In eight loosely constructed stories, Gornick (Tinderbox, 2013, etc.), a psychoanalyst, portrays the small worlds of privileged Americans.

Grouped in sections by date, ranging from 1961 to 2009, these stories are linked by relationships: of blood, romance, or chance acquaintance. Feminist issues loom large. In “Instructions to Participant,” Yale freshman Lizzy, pregnant at 18, is confused (as readers may be) by her mother’s conflicting accounts of why she “stopped loving.” In the rambling title story, Louisa, Lizzy’s cousin, meets William, nicknamed Bear, at Princeton.
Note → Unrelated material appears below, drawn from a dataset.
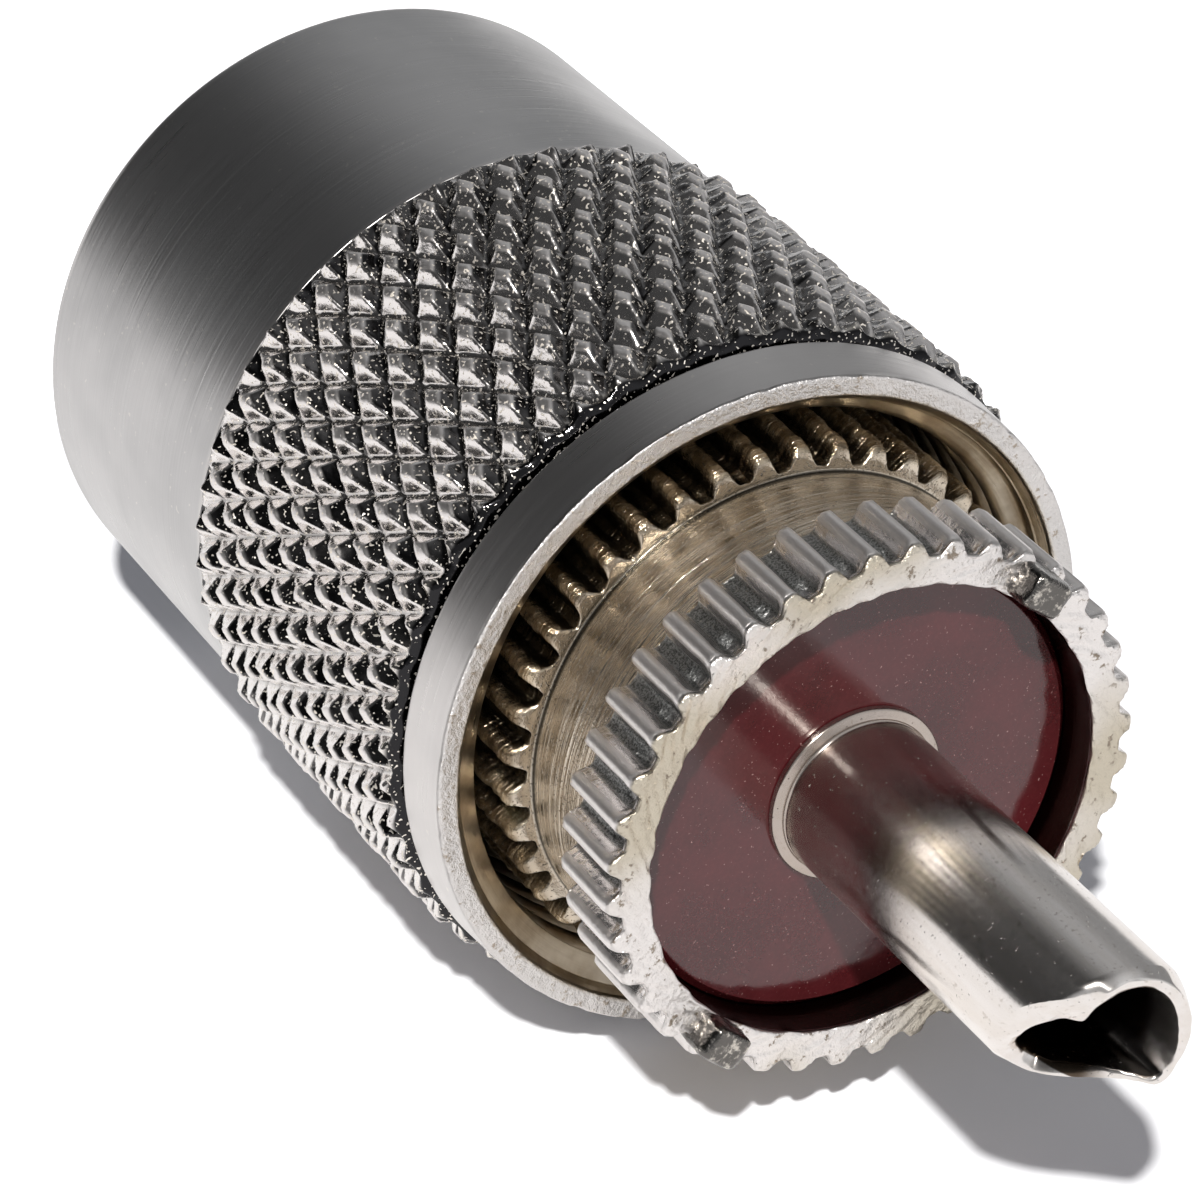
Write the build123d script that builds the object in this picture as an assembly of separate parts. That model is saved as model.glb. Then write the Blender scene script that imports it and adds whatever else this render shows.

This Midwesterner-turned-surfer-turned-banker will forever overshadow Louisa’s love life, but their attachment, which compromises all their other relationships, is never convincingly rendered. “Lion Eats Cheetah Eats Weasel Eats Mouse” features Louisa’s affair (the cause of her first separation from Bear) with wheeler-dealer Andrew, an NYU law student obsessed with Guatemala. In “Parachute,” Andrew’s second wife, Marnie, endures morning sickness and existential nausea. (Fourteen years after similarly shocking Louisa, Andrew horrifies Marnie with his callous account of the lynching of a Guatemalan snitch.) One of the more powerful stories, “Priest Pond,” illustrates the limited vistas of characters not born to privilege: Bear’s sister Charlotte’s life is blunted by her husband’s decision to choose hockey over college. Brianna, Lizzy’s now-teenage daughter, and her adoptive parents exist in a parallel universe to the other characters (“Misto”) but contribute little to the theme. In several of the stories, a suicide, suspected suicide, or other melodramatic event substitutes for an earned epiphany. Likewise, heavy-handed symbolism too often takes the place of genuine resolution, as when singing along to “Mrs. Robinson” prompts a mother (Louisa’s best friend) to forgive her daughter for stabbing her (“Conchita”) or when the dinosaurs in a Manhattan museum signal redemption to Charlotte.

Superficial connections devoid of life-giving subtext.